I have a new title among my 8th grade Division I volleyball players. I am no longer "Coach" but instead "Momma."
Sounds a little creepy, right? Let me give you the background.
I have a wonderful group of girls this year - they aren't necessarily the most athletically talented girls I've ever coached BUT they are the best listeners. They generally trust me and my volleyball knowledge and when I tell them to do something different or make an adjustment to their game they do it and voila - they become a better player and a better team. I would much rather coach a group of kiddos that listen and apply what I tell them than a team full of stubborn athletes.
There is one special young lady who has a very unique spark that is truly God given - she is full of life, incredibly witty and lights up the court and her teammates with her enthusiasm and energy. But there is one thing that she struggles with in volleyball - her height. She's my shortest player (but with the highest jump) and desperately wants to hit as easily as the taller girls. This has been such a challenge for her that it landed her in tears one morning practice after a game. She and I had a heart to heart about the challenges in life that God gives us and how this is just one of those things she is going to struggle with during volleyball. I promised her that we would work on her hitting to find a way for her to be successful and have the glory that comes along with getting a great hit over the net.
Last night was our 3rd district game and I was a little nervous seeing how terrible the girls had played last week and this week we were playing a VERY tough team. From the start of the very first volley I knew something special was going to happen. My first six girls on the court were playing phenomenally - talking it up, serving well, passing perfectly and taking risks by hitting the ball on the third touch.
By the way - if you don't understand volleyball, I totally apologize for all the "lingo" I'm throwing around in this post.
The game was neck and neck, back and forth for every point and I was going hoarse from all the yelling, albeit it was GOOD yelling...but yelling nonetheless. I called a time out and I looked at my little one and told her if she got the opportunity to hit "her" hit - she has a great back row attack (a jump and hit from behind the 10' line). She and the other setting looked at me like I was crazy and they tried to convince me that physically that would never happen because of their position on the court, blah, blah, blah. I cut them off and looked at her and said "If the opportunity happens...hit the dang ball from the back row. I know you can do it." She looked at me again like I was crazy but just said "Ok coach," and we broke from the huddle and the team returned to the court.
And what would you know....in the next rally, the front row setter set the ball and there she comes from right back, flying through the air and KABOOM! She sends if flying over the net, knocks down a member of the opposing team and we win the point. The gym completely erupted as did the six girls on the court and the six sitting next to me on the bench. The team collapsed on my special little girl and I wish I had a picture of the joy on her face.
After I settled down from the excitement, I had tears in my eyes.
I love my girls. That much I already knew. I put my heart and soul into coaching them and as an emotional person I can't help but get attached to my 8th graders each year.

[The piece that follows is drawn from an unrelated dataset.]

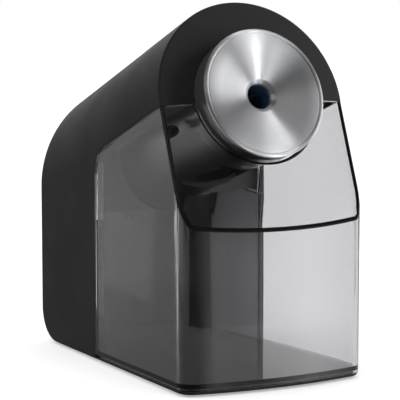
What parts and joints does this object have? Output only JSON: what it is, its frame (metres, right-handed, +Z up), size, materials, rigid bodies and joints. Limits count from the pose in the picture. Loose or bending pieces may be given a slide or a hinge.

But this year is different. Maybe it's that I'm a mother now and I look at each of these girls as someone else's daughter. Maybe it's just a special group of girls that I've formed a unique bond with. I don't know. But I wanted that hit for this girl. Not because I wanted to get the team a point....but I wanted her to feel the joy, the pride and the accomplishment of that moment when you hit the ball and are successful. I prayed that she would figure out how she can best serve her team and I'm so glad that I was able to find her "sweet spot" - that area on the court from which she can hit the best.
So back to the Momma Bear.
Each morning after a game we get together as a team and hand out awards for the best plays and stand out players of the game the previous night. Of course this girl got a special award - the heart award, given to the girl each week that plays with the most heart for the game. I talked with the team about the discussions that this young lady and I have had regarding hitting and height. I discussed how proud I was of her because I wanted that success for her - I wanted her to know that she can do anything she wants. And of course, I got a little choked up about it and then that started me talking about how I am so much more of a sap after I had a baby. They looked at me and said "Aww." And thus started the "momma bear" comments.
But I'm okay with it....because to a certain extent...during the volleyball season, I am their momma bear. I push them to be better, I comfort them when they are having a bad day and I protect them from refs when they are in a game.
I've always been one to wear my heart on my sleeve and I always thought of this trait as a bad characteristic of mine. But I feel that when my players know how much I care about them, not only as players but as young women as well....I think I inspire them to work harder, play smarter and become the best athletes and young women that they can be.